Tesla and Mr. Musk can appeal to the Delaware Supreme Court, which some legal experts said would likely uphold the ruling.

But some legal experts said lawyers for the company and Mr. Musk could try to argue that Ms. McCormick’s ruling went too far and should be reversed. Mr. Musk’s lawyers, for instance, might argue that he was not the controlling shareholder that Chancellor McCormick suggested he was. He owned about 22 percent of Tesla when the package was devised, not giving him enough votes to control the company. The chancellor also said his “superstar” status gave him undue influence on the board.

“The supreme court could go either way” on that argument, said Michal Barzuza, a law professor at the University of Virginia, referring to the Delaware Supreme Court.

Tesla could also seek to take its appeal to the U.S. Supreme Court, but might have a tough time getting the high court to take the case because it does not raise any obvious constitutional or federal issues.

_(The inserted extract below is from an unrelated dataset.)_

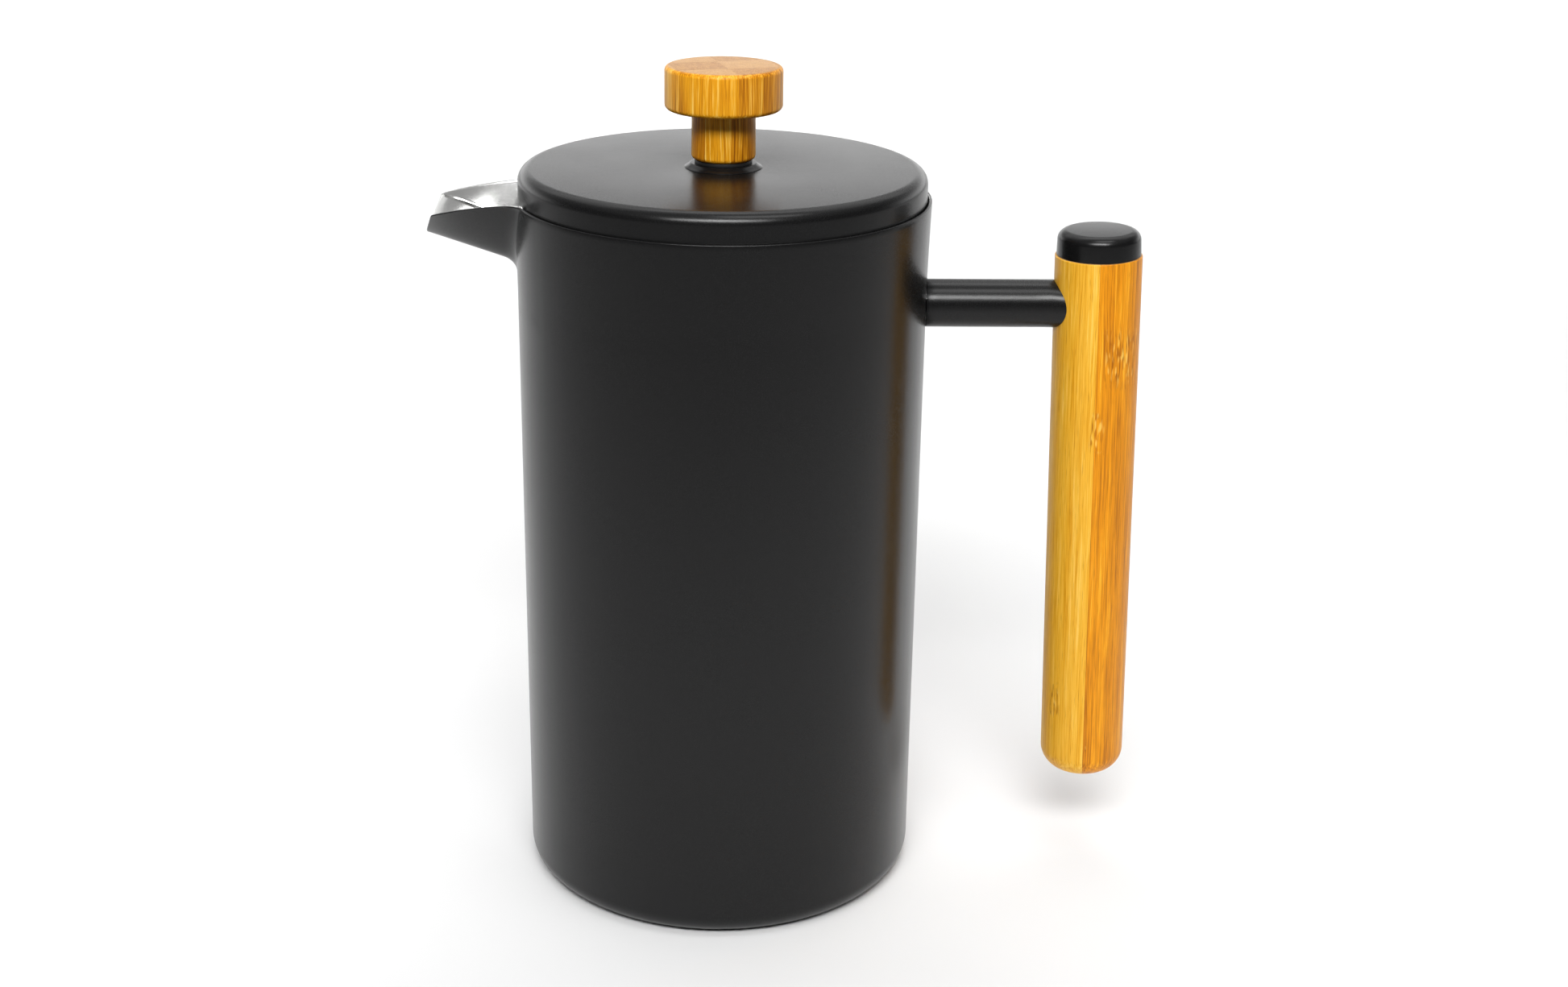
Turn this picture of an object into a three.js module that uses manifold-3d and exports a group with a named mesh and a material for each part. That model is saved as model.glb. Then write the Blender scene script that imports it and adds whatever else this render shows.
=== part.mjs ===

Lawyers who represented Mr. Musk in the case did not respond to requests for comment.

The decision would change Tesla’s approach to designing, manufacturing and selling cars only if it prompts Mr. Musk to leave the company or play a less active role. Mr. Musk has shown signs of being restive. Before the decision, Mr. Musk had demanded that the Tesla board increase his stake in the company to 25 percent, from 13 percent.

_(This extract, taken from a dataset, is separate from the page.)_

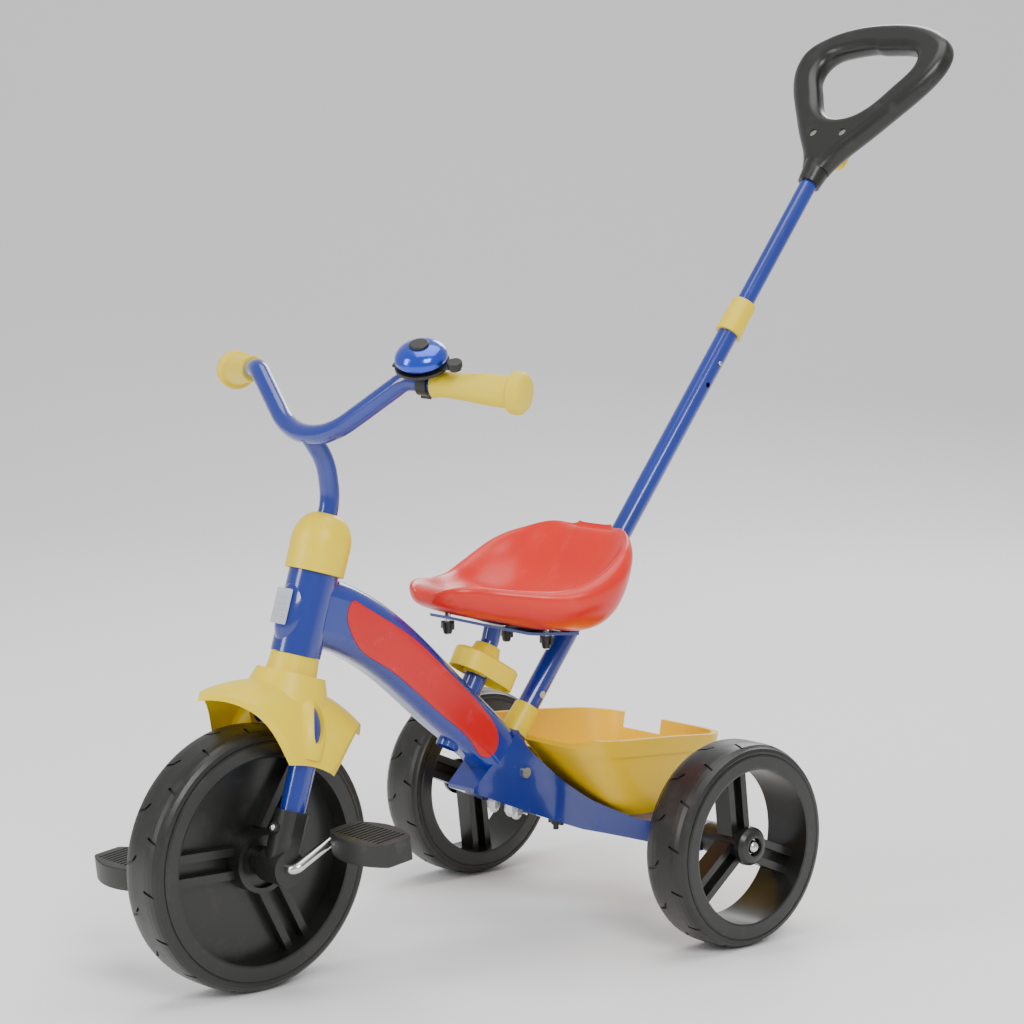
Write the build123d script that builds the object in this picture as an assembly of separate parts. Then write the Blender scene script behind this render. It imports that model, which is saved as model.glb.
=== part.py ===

If he didn’t get what he was asking for, he said, he would work on robotics and artificial intelligence products elsewhere. Mr. Musk has already established an independent artificial intelligence company called xAI. He also runs SpaceX and is the founder of Neuralink, which is developing implants allowing people to control computers with their brains.

It’s hard to see how the Tesla board could meet his demand for a much bigger stake in the car company in light of the Delaware decision.

Few, if any, chief executives are so closely identified with their products, or seen as such an essential part of their companies’ success, as Mr. Musk. In her decision, Ms. McCormick suggested his status as a “superstar” chief executive has a downside. It “creates a ‘distortion field’ that interferes with board oversight,” she said.